« Messieurs, dames, bonjour ! On va vérifier vos titres de transport ». Dans chaque bus et tramway contrôlés, les agents du GSCT (Groupe Sûreté Contrôle Transport) de Lignes d’Azur répètent cette phrase comme un mantra.
Pourtant, au-delà de cet objectif principal de lutte contre la fraude, ils assurent aussi la sécurisation du réseau et garantissent une présence dissuasive. Immersion dans leur quotidien.
En uniforme ou en civil, la petite centaine de contrôleurs a des horaires variables pour s’adapter aux plannings de contrôle.
« On détermine les zones et les horaires en fonction des remontées des agents. Il faut toujours avoir un tour d’avance sur ceux qui essayent de prédire où on sera », sourit Yann Mancuso, le patron du GSCT.
Ce qu’il y a de sûr, c’est que chaque ligne, tram comme bus, est contrôlée au moins une fois dans l’année.
60 euros d’amende pour un voyage sans titre
16 heures. Ce jour-là, une dizaine d’agents part pour une opération à Cagnes-sur-Mer avec les polices nationale et municipale, sur réquisition du procureur de la République de Nice.
Objectif du jour : contrôler un maximum de véhicules, avec des inspections plus poussées. Il est prévu que les agents contrôlent les voyageurs, bus à l’arrêt, avant de laisser repartir le véhicule et contrôler le suivant.
À l’arrivée du premier, chaque contrôleur se positionne, deux par porte, pour bloquer la descente.

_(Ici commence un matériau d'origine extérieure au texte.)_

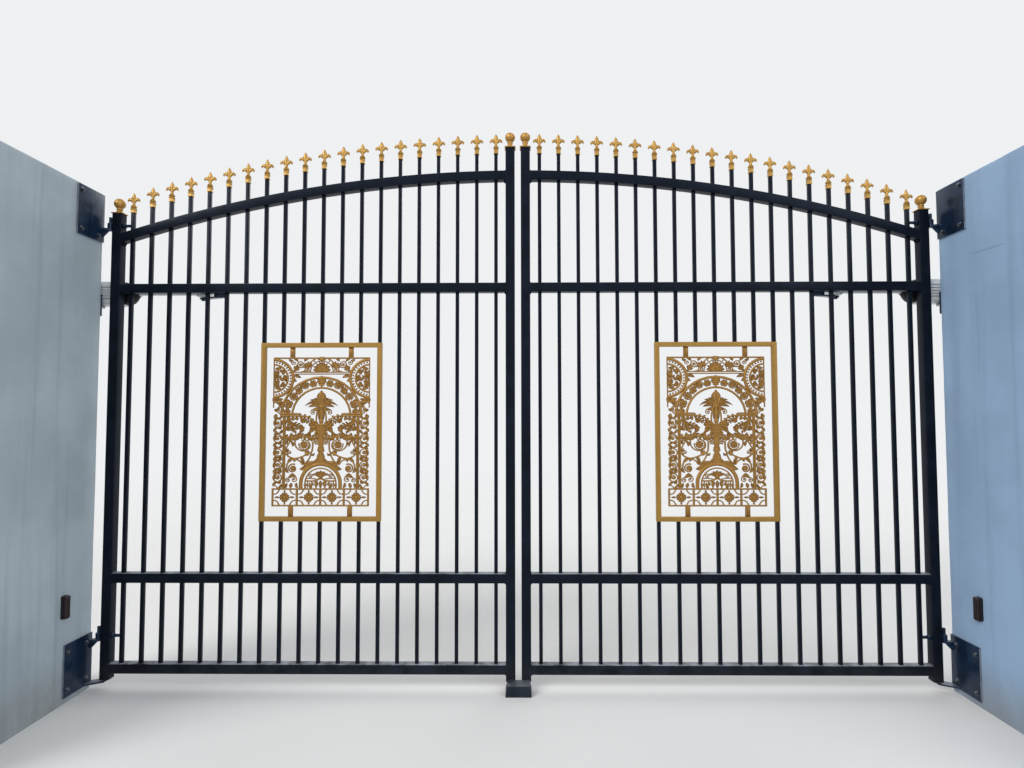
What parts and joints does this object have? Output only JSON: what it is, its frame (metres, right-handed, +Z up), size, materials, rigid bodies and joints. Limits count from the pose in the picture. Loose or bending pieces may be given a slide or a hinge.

Sur une trentaine de passagers, sept n’ont pas de titre de transport valide. L’un d’entre eux, un jeune à peine majeur, bonnet sur la tête, se laisse faire sans rechigner.
Il descend du bus et écope de 60 euros d’amende en payant sur place (ce serait 110 euros en payant plus tard, dans les trois mois).
« En cas de non-paiement, on envoie la fiche d’infraction au Trésor public, qui se charge d’encaisser en prélevant sur salaire, par exemple. Donc nous avons un très bon taux de recouvrement », se réjouit Yann Mancuso.
À l’arrivée du bus suivant, les contrôleurs repèrent trois hommes tentant de valider à la vue des contrôleurs. Impossible, car les valideurs sont rendus indisponibles en cas de contrôle.
Les jeunes, un peu agités, sont invités à descendre du bus, mais renâclent à présenter leur pièce d’identité.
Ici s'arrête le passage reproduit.